NeFL: Nested Model Scaling for Federated Learning with System Heterogeneous Clients
Honggu Kang, Seohyeon Cha, Jinwoo Shin, Jongmyeong Lee, Joonhyuk Kang
TL;DR
This paper tackles the challenge of system heterogeneity in federated learning by enabling resource-constrained clients to participate via nested submodels scaled in both depth and width. It introduces NeFL, a framework that decouples parameters into consistent and inconsistent groups and uses a dual-aggregation scheme (NeFedAvg for consistent parameters and FedAvg for inconsistent ones) to fuse diverse submodel updates. The key contributions are (1) an ODE-inspired, depthwise/widthwise model scaling approach, (2) the concept of inconsistent parameters (e.g., learnable step sizes and BN layers) with a corresponding averaging method, and (3) extensive experiments showing improvements in worst-case submodels and compatibility with pre-trained models and ViTs. The results demonstrate that NeFL enables broader participation of heterogeneous clients, achieves better worst-case performance, and integrates with modern FL practices, offering a practical path for scalable, privacy-preserving learning on diverse devices $\left(\text{e.g., CIFAR-100 worst-case improvement }=$ $7.63\%\right)$.
Abstract
Federated learning (FL) enables distributed training while preserving data privacy, but stragglers-slow or incapable clients-can significantly slow down the total training time and degrade performance.

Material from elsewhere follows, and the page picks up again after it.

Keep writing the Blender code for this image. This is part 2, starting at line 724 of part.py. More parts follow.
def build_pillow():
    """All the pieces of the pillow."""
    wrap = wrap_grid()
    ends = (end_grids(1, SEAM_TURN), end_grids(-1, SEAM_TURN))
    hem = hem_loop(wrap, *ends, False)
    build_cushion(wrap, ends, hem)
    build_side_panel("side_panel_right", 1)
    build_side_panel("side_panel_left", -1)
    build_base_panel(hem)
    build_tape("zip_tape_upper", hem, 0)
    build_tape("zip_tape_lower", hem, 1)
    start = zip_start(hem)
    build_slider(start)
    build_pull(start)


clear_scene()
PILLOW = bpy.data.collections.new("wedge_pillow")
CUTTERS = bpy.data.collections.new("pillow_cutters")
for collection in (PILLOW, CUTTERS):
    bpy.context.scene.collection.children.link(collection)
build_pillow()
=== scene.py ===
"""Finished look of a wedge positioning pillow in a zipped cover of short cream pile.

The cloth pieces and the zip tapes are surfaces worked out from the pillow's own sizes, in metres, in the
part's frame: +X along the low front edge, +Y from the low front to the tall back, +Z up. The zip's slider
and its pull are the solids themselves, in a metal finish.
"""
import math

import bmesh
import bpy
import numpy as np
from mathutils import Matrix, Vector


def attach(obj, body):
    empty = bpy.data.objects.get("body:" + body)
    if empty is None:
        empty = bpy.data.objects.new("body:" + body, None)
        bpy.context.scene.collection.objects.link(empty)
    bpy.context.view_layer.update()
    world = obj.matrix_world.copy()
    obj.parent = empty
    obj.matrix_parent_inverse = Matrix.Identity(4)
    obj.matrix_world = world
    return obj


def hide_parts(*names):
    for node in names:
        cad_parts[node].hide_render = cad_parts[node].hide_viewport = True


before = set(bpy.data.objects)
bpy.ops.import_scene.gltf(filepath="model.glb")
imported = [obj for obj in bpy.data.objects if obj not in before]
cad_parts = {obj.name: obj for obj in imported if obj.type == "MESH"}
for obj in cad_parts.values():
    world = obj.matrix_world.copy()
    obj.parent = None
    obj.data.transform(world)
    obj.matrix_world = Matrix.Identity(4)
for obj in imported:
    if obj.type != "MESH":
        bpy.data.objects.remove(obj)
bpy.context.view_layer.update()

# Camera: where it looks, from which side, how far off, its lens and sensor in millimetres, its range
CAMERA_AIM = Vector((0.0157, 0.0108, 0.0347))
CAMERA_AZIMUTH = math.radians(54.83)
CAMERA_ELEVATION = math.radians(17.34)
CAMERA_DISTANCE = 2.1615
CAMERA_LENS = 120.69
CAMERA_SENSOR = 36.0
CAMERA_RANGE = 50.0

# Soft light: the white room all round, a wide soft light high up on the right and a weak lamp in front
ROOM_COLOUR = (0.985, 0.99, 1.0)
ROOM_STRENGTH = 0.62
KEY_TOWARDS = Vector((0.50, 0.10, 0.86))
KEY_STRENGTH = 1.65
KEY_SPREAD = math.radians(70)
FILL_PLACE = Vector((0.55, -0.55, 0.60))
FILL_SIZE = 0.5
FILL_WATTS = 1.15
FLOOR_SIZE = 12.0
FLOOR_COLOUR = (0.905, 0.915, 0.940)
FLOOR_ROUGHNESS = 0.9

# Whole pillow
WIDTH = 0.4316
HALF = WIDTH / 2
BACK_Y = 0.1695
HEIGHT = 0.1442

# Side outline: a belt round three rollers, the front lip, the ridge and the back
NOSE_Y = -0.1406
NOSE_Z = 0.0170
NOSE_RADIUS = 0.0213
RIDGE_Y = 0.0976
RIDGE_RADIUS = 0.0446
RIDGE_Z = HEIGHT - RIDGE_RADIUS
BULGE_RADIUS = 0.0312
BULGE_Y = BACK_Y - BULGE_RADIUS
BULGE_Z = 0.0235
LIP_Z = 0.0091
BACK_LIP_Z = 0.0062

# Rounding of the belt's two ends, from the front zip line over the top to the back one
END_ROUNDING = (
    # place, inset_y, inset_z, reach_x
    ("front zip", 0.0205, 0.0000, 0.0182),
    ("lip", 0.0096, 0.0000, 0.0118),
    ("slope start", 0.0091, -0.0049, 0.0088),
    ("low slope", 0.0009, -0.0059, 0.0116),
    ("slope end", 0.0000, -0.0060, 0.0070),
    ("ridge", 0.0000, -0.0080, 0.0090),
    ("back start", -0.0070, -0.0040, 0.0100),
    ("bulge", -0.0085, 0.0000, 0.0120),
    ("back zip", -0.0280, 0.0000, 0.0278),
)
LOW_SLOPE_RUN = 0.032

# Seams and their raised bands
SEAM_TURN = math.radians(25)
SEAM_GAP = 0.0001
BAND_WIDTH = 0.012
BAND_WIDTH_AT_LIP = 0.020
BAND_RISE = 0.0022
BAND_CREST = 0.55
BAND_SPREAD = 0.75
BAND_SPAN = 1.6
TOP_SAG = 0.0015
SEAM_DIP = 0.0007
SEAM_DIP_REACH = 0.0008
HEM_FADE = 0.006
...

To mitigate the impact of stragglers, system heterogeneity, including heterogeneous computing and network bandwidth, has been addressed. While previous studies have addressed system heterogeneity by splitting models into submodels, they offer limited flexibility in model architecture design, without considering potential inconsistencies arising from training multiple submodel architectures. We propose nested federated learning (NeFL), a generalized framework that efficiently divides deep neural networks into submodels using both depthwise and widthwise scaling. To address the inconsistency arising from training multiple submodel architectures, NeFL decouples a subset of parameters from those being trained for each submodel. An averaging method is proposed to handle these decoupled parameters during aggregation. NeFL enables resource-constrained devices to effectively participate in the FL pipeline, facilitating larger datasets for model training. Experiments demonstrate that NeFL achieves performance gain, especially for the worst-case submodel compared to baseline approaches (7.63% improvement on CIFAR-100). Furthermore, NeFL aligns with recent advances in FL, such as leveraging pre-trained models and accounting for statistical heterogeneity. Our code is available online.